反撃能力の保有に向け米駆逐艦内で、巡航ミサイル「トマホーク」の導入訓練をする自衛隊員ら=2024年3月28日、神奈川県の米海軍横須賀基地(共同)

統幕長の危機感共有を

自衛隊制服組トップの吉田圭秀統合幕僚長は昨年最後の記者会見で次のように語った。

「国際社会の分断と対立は深まり、情勢は悪化の一途をたどり、自由で開かれた国際秩序は維持できるか否かのまさに瀬戸際にある」「来年(令和7年)を見通しても良くなる展望は開けない」

国家防衛戦略では9年までに「わが国が主たる責任をもってわが国への侵攻を阻止、排除できるようにする目標がある」とし「それまでに暇がない」とも述べた。

率直な物言いは危機感の表れだ。制服組トップがこれほど有事を懸念するのは米国と北朝鮮が開戦間際だった平成5、6年の第1次朝鮮半島核危機時の西元徹也統幕議長以来かもしれない。

だが、第1次核危機もそうだったが最近の日本の政治が危機感を十分共有しているとは思えない。

歴代内閣の努力は分かる。安倍晋三政権は集団的自衛権の限定行使に道を開いた。菅義偉政権は米国と共に「台湾海峡の平和と安定の重要性」を宣言した。岸田文雄政権は防衛費増額や反撃能力保有など防衛力の抜本的強化を開始した。石破茂内閣は自衛官の募集難対策に本腰を入れている。中国の台湾侵攻や北朝鮮の暴発を抑止する取り組みだ。

ただし、昨年の日本は、政治とカネの問題で騒動が続くなど専ら内向きだった。国会などの場で日本の政治は外交安保にもっと意を払うべきだった。周囲の専制国家が「日本与(くみ)しやすし」と見れば抑止効果は減じる。それがどれほど恐ろしいことか。

トランプ次期米大統領(左)とウクライナのゼレンスキー大統領(AP=共同)

トランプ米政権の登場で、侵略者ロシアと抗戦してきたウクライナが休戦となれば、台湾海峡や東・南シナ海など北東アジアの安全保障環境を変化させる。

戦後80年に踏まえたい点

北東アジア自体への影響にとどまらない。停戦監視へ陸上自衛隊のウクライナ派遣が期待されるかもしれない。

また、紅海で民間船舶を攻撃する親イラン民兵組織フーシ派討伐への海上自衛隊参加の要請があるかもしれない。

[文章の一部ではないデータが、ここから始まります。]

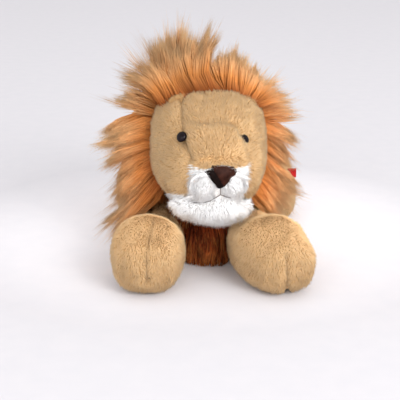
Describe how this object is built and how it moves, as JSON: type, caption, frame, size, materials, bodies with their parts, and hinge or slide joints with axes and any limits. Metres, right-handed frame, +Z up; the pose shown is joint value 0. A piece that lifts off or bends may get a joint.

日本の対応は、北東アジアへの欧米諸国の関与を左右する。

これらは仮の話だが、日本の政治は、そして日本国民は、ウクライナなどの情勢の展開に備えようとしているか。分断と対立が深まる国際情勢を我(わ)が事(こと)としてとらえているか。トランプ氏との会談で石破首相は、日本と国際秩序を能動的に守る姿勢を示してほしい。

紙幅が尽きた。戦後80年について2点指摘したい。1つ目は、大東亜戦争をめぐり、当時の日本には祖国防衛の思いに加え、人種平等の実現や欧米植民地支配打破の理想があった点を、戦後の日本人はほとんど知らされてこなかったという点だ。2つ目は史実を踏まえた議論の大切さである。